A woman owned a ring. She decided to give the ring to her boyfriend with whom she lived. She placed the ring on the nightstand before going to bed with a note reading: "When you come into bed, turn off the lights. Oh, the ring is yours. I love you, see you in the morning." The boyfriend did not get home until 3 a.m. and when he got home, he found that his girlfriend was dead. The coroner ruled she died of a massive coronary at 1 a.m. in the morning. After calling the funeral parlor, the boyfriend first discovered the note and ring. The following day he sold the ring to a man he knew for its fair market value. The man bought the ring in good faith. Subsequently the woman's estate brought an action to recover the ring from the man. In this action, who is likely to prevail? A. The man, because he was a bona fide purchaser for value. B. The man, because of the doctrine of equitable estoppel. C. The woman's estate, because the boyfriend had not accepted the gift before she died. D. The woman's estate, because she died before the ring was delivered to her boyfriend.

D. The woman's estate, because she died before the ring was delivered to her boyfriend.

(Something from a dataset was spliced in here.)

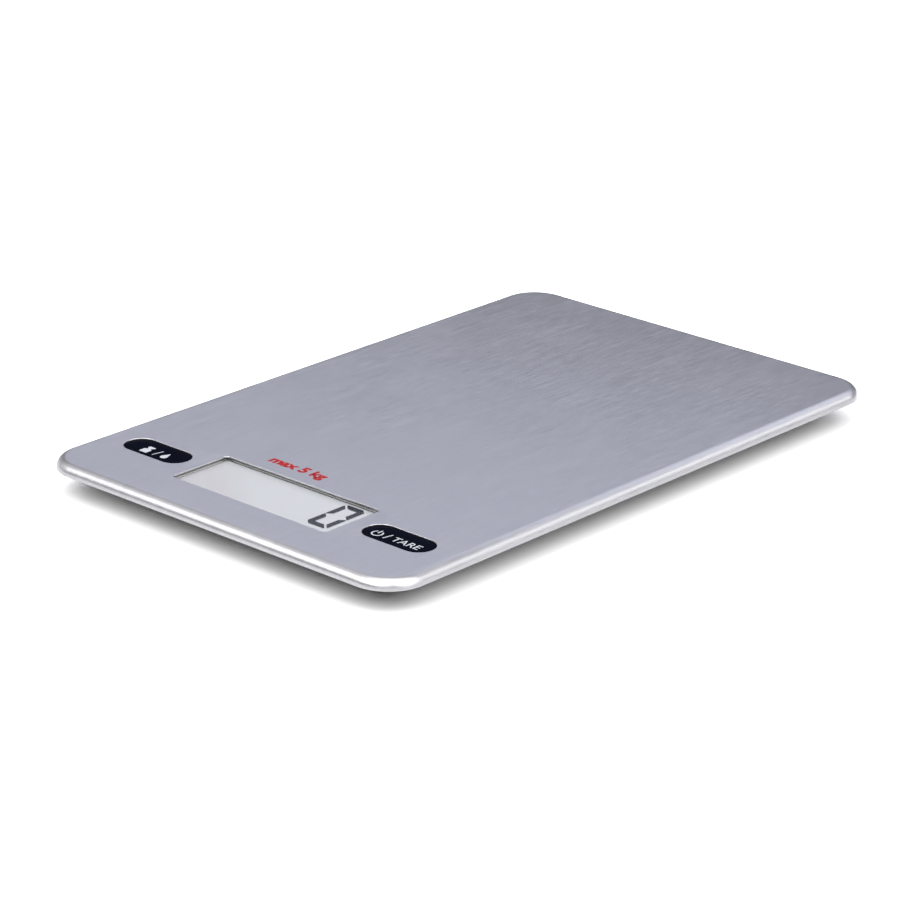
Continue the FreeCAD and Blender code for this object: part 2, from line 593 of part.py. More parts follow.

Three years ago, O, the owner of Blackacre in fee simple absolute, conveyed Blackacre to B by a full covenant and warranty deed. The deed contained no exceptions to any of the deed warranties, including the warranty against encumbrances. B had no actual knowledge that O had granted a mortgage on Blackacre to a bank while he owned Blackacre. A reasonable search of the public land records would have disclosed the mortgage. Two years after B purchased Blackacre from O, the bank brought an action against B to enforce that mortgage against B who successfully defended that action by showing that O had paid off the mortgage and that, as a result of the county recorder's negligence, the satisfaction of the mortgage had not been properly indexed. B incurred $20,000 in defending this action. If B timely sues O seeking to recover the $20,000, will B succeed? A. No, because O breached no deed covenants. B. No, because the mortgage had been recorded. C. Yes, because O breached the covenant against encumbrances. D. Yes, because O breached the covenant of further assurances.

D. Yes, because O breached the covenant of further assurances.